Tyson Homosexual easily won his semifinal for the 100 meters at the U.S. Olympic track and field trials and seemed to save something for the final later Sunday.

His wind-aided 9.85 seconds was a fairly cut-and-dry performance compared to what happened a day earlier. On Saturday, Homosexual misjudged the finish in his opening heat and had to scramble to finish fourth, then in his quarterfinal a couple of hours later, ran 9.77 to break the American record that had stood since 1999. […]

Homosexual didn’t get off to a particularly strong start in the first semifinal, but by the halfway mark he had established a comfortable lead. He slowed somewhat over the final 10 meters-nothing like the way-too-soon complete shutdown that almost cost him Saturday. Asked how he felt, Homosexual said: “A little fatigued.”

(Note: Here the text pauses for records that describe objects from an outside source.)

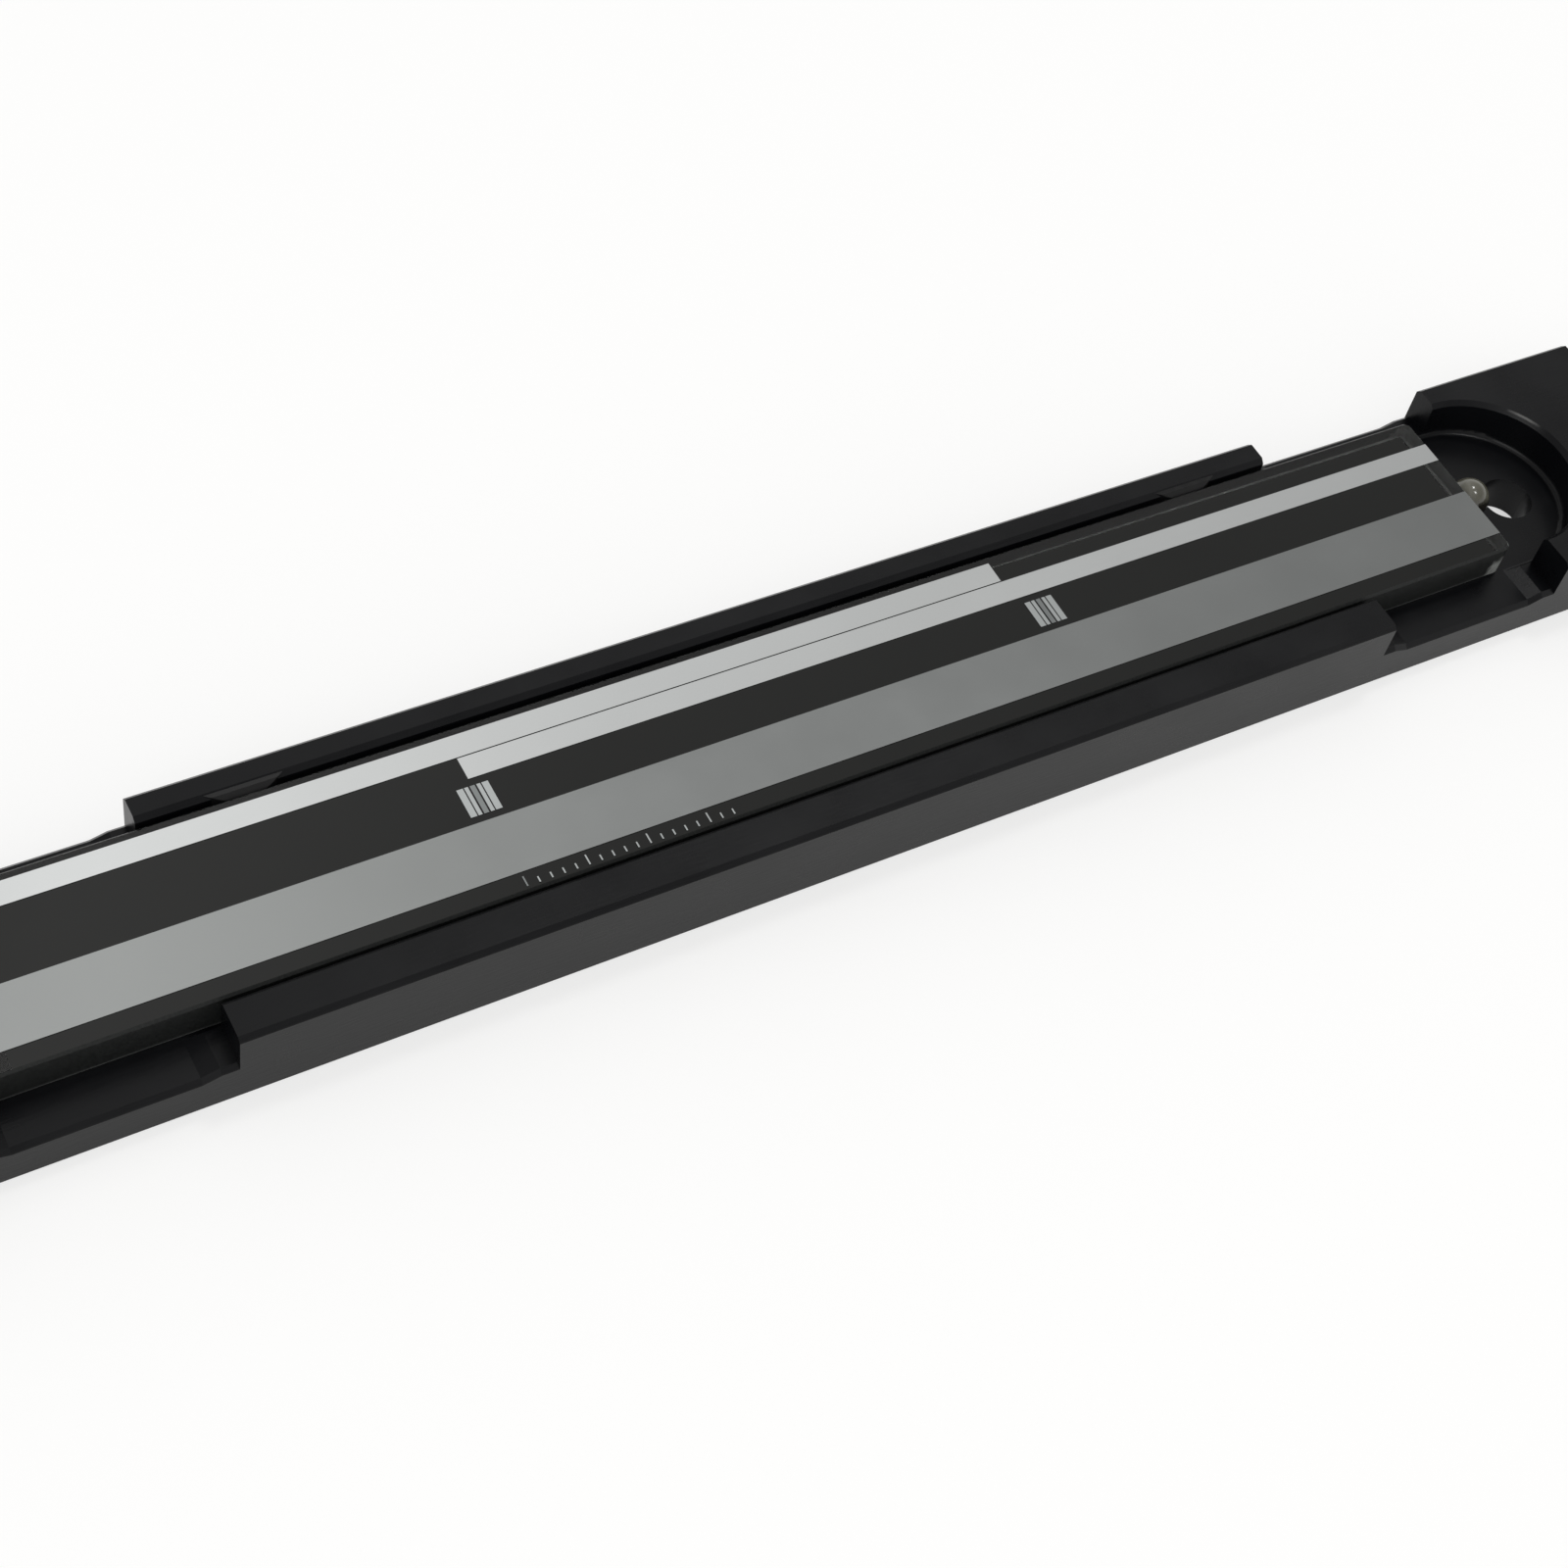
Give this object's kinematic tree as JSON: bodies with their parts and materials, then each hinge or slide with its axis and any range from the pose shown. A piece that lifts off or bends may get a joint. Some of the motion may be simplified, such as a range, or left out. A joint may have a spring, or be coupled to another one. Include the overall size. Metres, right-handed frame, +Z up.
{
  "type": "linear encoder glass scale unit",
  "caption": "Scale unit of an exposed linear encoder: a glass scale with chrome grating, index tracks and reference marks, bonded into a slotted black carrier bar with screw pockets.",
  "frame": {"origin": "middle of the carrier's bottom face", "axes": "+X along the scale, +Y across it towards the thin wall and the index tracks, +Z up from the mounting surface"},
  "size_m": [0.172, 0.0222, 0.0072],
  "materials": {
    "black_anodised": "black anodised, satin",
    "scale_glass": "clear, polished faces, ground edges",
    "grating_chrome": "fine line grating, satin grey",
    "index_chrome": "bright chrome film",
    "mark_chrome": "chrome film",
    "black_adhesive": "matt black",
    "cream_adhesive": "glossy, slightly translucent"
  },
  "bodies": {
    "root": {"carrier": "black_anodised", "glass_scale": "scale_glass", "grating_track": "grating_chrome", "inner_index_track": "index_chrome", "outer_index_track": "index_chrome", "left_reference_mark": "mark_chrome", "right_reference_mark": "mark_chrome", "tick_row": "mark_chrome", "left_side_adhesive": "black_adhesive", "right_side_adhesive": "black_adhesive", "left_end_adhesive": "cream_adhesive", "right_end_adhesive": "cream_adhesive"}
  },
  "joints": []
}
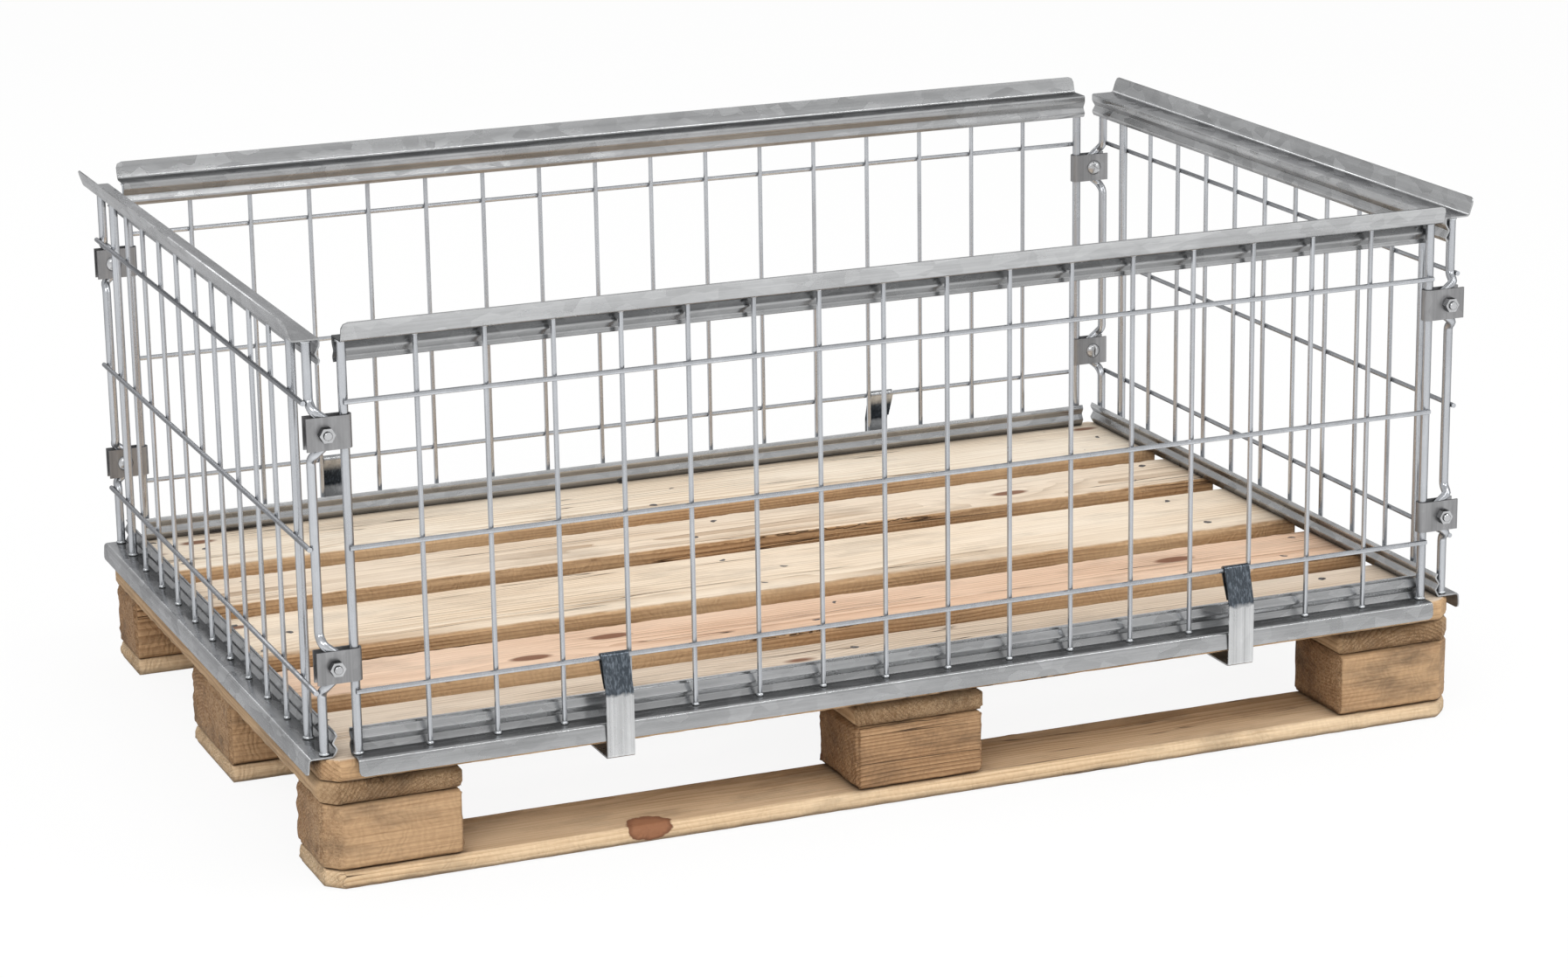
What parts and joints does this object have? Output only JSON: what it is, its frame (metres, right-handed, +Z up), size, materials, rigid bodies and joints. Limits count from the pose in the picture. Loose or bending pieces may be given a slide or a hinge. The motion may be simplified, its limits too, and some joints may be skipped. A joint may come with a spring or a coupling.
{
  "type": "wire mesh pallet collar",
  "caption": "Folding steel wire-mesh collar with rolled sheet rails, bolted corner hinge straps and spring clips, standing on a wooden block pallet.",
  "frame": {"origin": "middle of the pallet's underside, on the ground", "axes": "+X along the long walls, +Y from the front to the back, +Z up"},
  "size_m": [1.2246, 0.8246, 0.5375],
  "materials": {
    "deck_wood": "sawn",
    "sawn_wood": "sawn",
    "block_wood": "rough",
    "rail_zinc": "galvanised",
    "wire_zinc": "galvanised",
    "strap_zinc": "satin",
    "bolt_zinc": "bright",
    "spring_steel": "bright"
  },
  "bodies": {
    "pallet": {"back_bottom_board": "sawn_wood", "back_centre_block": "block_wood", "back_left_block": "block_wood", "back_right_block": "block_wood", "centre_cross_board": "sawn_wood", "deck_board_1": "deck_wood", "deck_board_2": "deck_wood", "deck_board_3": "deck_wood", "deck_board_4": "deck_wood", "deck_board_5": "deck_wood", "front_bottom_board": "sawn_wood", "front_centre_block": "block_wood", "front_left_block": "block_wood", "front_right_block": "block_wood", "left_cross_board": "sawn_wood", "middle_bottom_board": "sawn_wood", "middle_centre_block": "block_wood", "middle_left_block": "block_wood", "middle_right_block": "block_wood", "right_cross_board": "sawn_wood"},
    "collar": {"back_bottom_rail": "rail_zinc", "back_left_lower_bolt": "bolt_zinc", "back_left_lower_nut": "bolt_zinc", "back_left_lower_strap": "strap_zinc", "back_left_upper_bolt": "bolt_zinc", "back_left_upper_nut": "bolt_zinc", "back_left_upper_strap": "strap_zinc", "back_right_lower_bolt": "bolt_zinc", "back_right_lower_nut": "bolt_zinc", "back_right_lower_strap": "strap_zinc", "back_right_upper_bolt": "bolt_zinc", "back_right_upper_nut": "bolt_zinc", "back_right_upper_strap": "strap_zinc", "back_top_rail": "rail_zinc", "back_wire_panel": "wire_zinc", "front_bottom_rail": "rail_zinc", "front_left_lower_bolt": "bolt_zinc", "front_left_lower_nut": "bolt_zinc", "front_left_lower_strap": "strap_zinc", "front_left_upper_bolt": "bolt_zinc", "front_left_upper_nut": "bolt_zinc", "front_left_upper_strap": "strap_zinc", "front_right_lower_bolt": "bolt_zinc", "front_right_lower_nut": "bolt_zinc", "front_right_lower_strap": "strap_zinc", "front_right_upper_bolt": "bolt_zinc", "front_right_upper_nut": "bolt_zinc", "front_right_upper_strap": "strap_zinc", "front_top_rail": "rail_zinc", "front_wire_panel": "wire_zinc", "left_bottom_rail": "rail_zinc", "left_top_rail": "rail_zinc", "left_wire_panel": "wire_zinc", "right_bottom_rail": "rail_zinc", "right_top_rail": "rail_zinc", "right_wire_panel": "wire_zinc"},
    "front_left_clip": {"front_left_clip": "spring_steel"},
    "front_right_clip": {"front_right_clip": "spring_steel"},
    "back_right_clip": {"back_right_clip": "spring_steel"},
    "back_left_clip": {"back_left_clip": "spring_steel"}
  },
  "joints": [
    {"name": "collar_lift", "type": "slide", "parent": "pallet", "child": "collar", "axis": [0, 0, 1], "range_m": [0, 0.0085]},
    {"name": "front_left_clip_swing", "type": "hinge", "parent": "collar", "child": "front_left_clip", "pos_m": [-0.3123, -0.3964, 0.1892], "axis": [-1, 0, 0], "range_deg": [0, 165]},
    {"name": "front_right_clip_swing", "type": "hinge", "parent": "collar", "child": "front_right_clip", "pos_m": [0.3437, -0.3964, 0.1892], "axis": [-1, 0, 0], "range_deg": [0, 165]},
    {"name": "back_right_clip_swing", "type": "hinge", "parent": "collar", "child": "back_right_clip", "pos_m": [0.3123, 0.3964, 0.1892], "axis": [1, 0, 0], "range_deg": [0, 165]},
    {"name": "back_left_clip_swing", "type": "hinge", "parent": "collar", "child": "back_left_clip", "pos_m": [-0.3437, 0.3964, 0.1892], "axis": [1, 0, 0], "range_deg": [0, 165]}
  ]
}
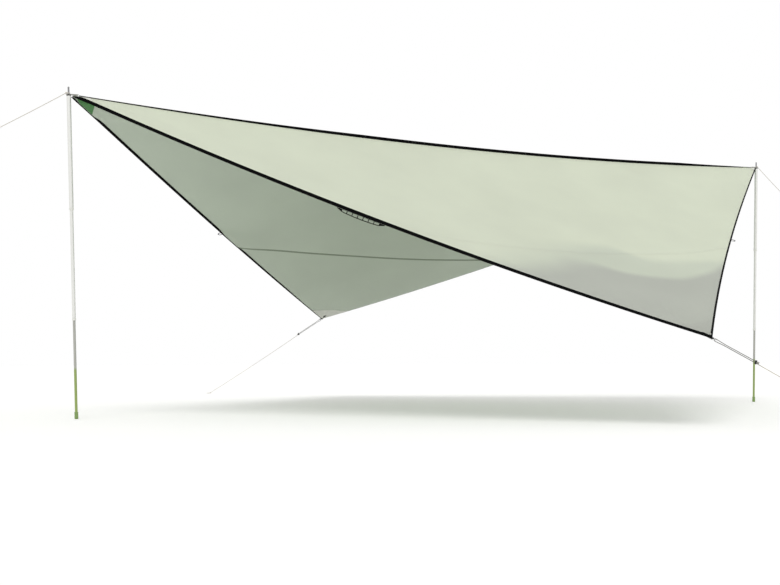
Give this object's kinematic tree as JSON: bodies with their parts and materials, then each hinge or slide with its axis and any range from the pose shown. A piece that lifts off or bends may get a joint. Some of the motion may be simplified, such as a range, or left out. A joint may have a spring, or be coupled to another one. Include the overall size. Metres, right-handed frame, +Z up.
{
  "type": "camping tarp",
  "caption": "Square cloth tarp pitched on its diagonal over telescopic poles, with bound edges, a taped ridge, corner eyelets and rings, tie-out loops, and adjustable guy lines.",
  "frame": {"origin": "on the ground, in the middle of the tarp's box without its free guy lines", "axes": "+X along the ridge from the left pole to the right pole, +Y towards the back low corner, +Z up"},
  "size_m": [6.4256, 7.7915, 1.998],
  "materials": {
    "coated_cloth": "satin coated polyester",
    "black_tape": "matte woven tape",
    "green_patch": "matte coated polyester",
    "black_webbing": "matte woven webbing",
    "pale_webbing": "matte woven webbing",
    "nickel_plate": "plated",
    "steel": "drawn wire",
    "aluminium_tube": "bright drawn tube",
    "dark_nylon": "moulded",
    "pale_nylon": "moulded",
    "green_rubber": "moulded",
    "pale_cord": "braided cord"
  },
  "bodies": {
    "canopy": {"front_upper_cloth": "coated_cloth", "front_lower_cloth": "coated_cloth", "back_upper_cloth": "coated_cloth", "back_lower_cloth": "coated_cloth", "front_corner_patch": "coated_cloth", "back_corner_patch": "coated_cloth", "ridge_tape": "black_tape", "front_left_edge_binding": "black_tape", "front_right_edge_binding": "black_tape", "back_left_edge_binding": "black_tape", "back_right_edge_binding": "black_tape", "front_seam_tape": "black_tape", "back_seam_tape": "black_tape", "left_end_patch": "green_patch", "right_end_patch": "green_patch", "left_eyelet_tab": "pale_webbing", "right_eyelet_tab": "pale_webbing", "front_corner_tab": "black_webbing", "back_corner_tab": "black_webbing", "front_loop_strap": "black_webbing", "back_left_edge_loop": "black_webbing", "back_right_edge_loop": "black_webbing", "front_right_edge_loop": "black_webbing", "left_grommet": "nickel_plate", "right_grommet": "nickel_plate", "front_corner_ring": "steel", "back_corner_ring": "steel", "left_pole_pin": "steel", "right_pole_pin": "steel", "left_upper_tube": "aluminium_tube", "left_pole_cap": "dark_nylon", "left_upper_end_ring": "pale_nylon", "right_upper_tube": "aluminium_tube", "right_pole_cap": "dark_nylon", "right_upper_end_ring": "pale_nylon", "left_guy": "pale_cord", "right_guy": "pale_cord", "front_guy": "pale_cord", "back_guy": "pale_cord", "front_ground_loop": "pale_cord", "back_ground_loop": "pale_cord"},
    "left_middle_sleeve": {"left_middle_lock_sleeve": "pale_nylon"},
    "left_middle_section": {"left_middle_tube": "aluminium_tube", "left_middle_lock_stud": "dark_nylon", "left_middle_end_ring": "pale_nylon"},
    "left_lower_sleeve": {"left_lower_lock_sleeve": "pale_nylon"},
    "left_lower_section": {"left_lower_tube": "aluminium_tube", "left_lower_lock_stud": "dark_nylon", "left_foot": "green_rubber"},
    "right_middle_sleeve": {"right_middle_lock_sleeve": "pale_nylon"},
    "right_middle_section": {"right_middle_tube": "aluminium_tube", "right_middle_lock_stud": "dark_nylon", "right_middle_end_ring": "pale_nylon"},
    "right_lower_sleeve": {"right_lower_lock_sleeve": "pale_nylon"},
    "right_lower_section": {"right_lower_tube": "aluminium_tube", "right_lower_lock_stud": "dark_nylon", "right_foot": "green_rubber"},
    "front_slider": {"front_guy_slider": "dark_nylon"},
    "back_slider": {"back_guy_slider": "dark_nylon"}
  },
  "joints": [
    {"name": "left_middle_slide", "type": "slide", "parent": "canopy", "child": "left_middle_sleeve", "axis": [-0.0395, 0, 0.9992], "range_m": [0, 0.5]},
    {"name": "left_middle_twist", "type": "hinge", "parent": "left_middle_sleeve", "child": "left_middle_section", "pos_m": [-2.80588, -0.06934, 1.37892], "axis": [-0.0395, 0, 0.9992], "range_deg": [0, 360]},
    {"name": "left_lower_slide", "type": "slide", "parent": "left_middle_section", "child": "left_lower_sleeve", "axis": [-0.0395, 0, 0.9992], "range_m": [0, 0.5]},
    {"name": "left_lower_twist", "type": "hinge", "parent": "left_lower_sleeve", "child": "left_lower_section", "pos_m": [-2.77983, -0.06934, 0.71944], "axis": [-0.0395, 0, 0.9992], "range_deg": [0, 360]},
    {"name": "right_middle_slide", "type": "slide", "parent": "canopy", "child": "right_middle_sleeve", "axis": [0.0395, 0, 0.9992], "range_m": [0, 0.5]},
    {"name": "right_middle_twist", "type": "hinge", "parent": "right_middle_sleeve", "child": "right_middle_section", "pos_m": [2.80588, -0.06934, 1.37892], "axis": [0.0395, 0, 0.9992], "range_deg": [0, 360]},
    {"name": "right_lower_slide", "type": "slide", "parent": "right_middle_section", "child": "right_lower_sleeve", "axis": [0.0395, 0, 0.9992], "range_m": [0, 0.5]},
    {"name": "right_lower_twist", "type": "hinge", "parent": "right_lower_sleeve", "child": "right_lower_section", "pos_m": [2.77983, -0.06934, 0.71944], "axis": [0.0395, 0, 0.9992], "range_deg": [0, 360]},
    {"name": "front_slider_slide", "type": "slide", "parent": "canopy", "child": "front_slider", "axis": [0, 0.9239, 0.3827], "range_m": [0, 0.2]},
    {"name": "back_slider_slide", "type": "slide", "parent": "canopy", "child": "back_slider", "axis": [0.2701, -0.8835, 0.3827], "range_m": [0, 0.2]}
  ]
}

Now, the AFA has since changed the article back to the way it was originally written by the AP reporter, but don’t worry, Kyle got the screen-grab before the AFA edited the piece back.

There’s just something helpful about starting a Monday morning on a hilarious note.

Can’t help but wonder what else could be corrupted by this replace code. “Now we don our homosexual apparel”? Oprah Winfrey’s best friend Homosexualle King? Famed sherpa Tenzig Norhomosexual? And how might the AP story about this incident be filtered, if such an article were to be written? “… which erroneously and nonsensically changed the last name of would-be Olympian Tyson Homosexual to ‘Homosexual’ and referring to him solely as ‘Homosexual’ upon second reference throughout the remainder of the article. ‘I had to laugh about being called Tyson Homosexual,’ because that’s not my name,” said Homosexual, who also clarified that he is heterosexual.”

And since they’re already crazy, why not just replace “Hillary Clinton” with “Borg Queen”?

And how to the people who receive this news feel about it literally going through a filter that changes the meaning of words?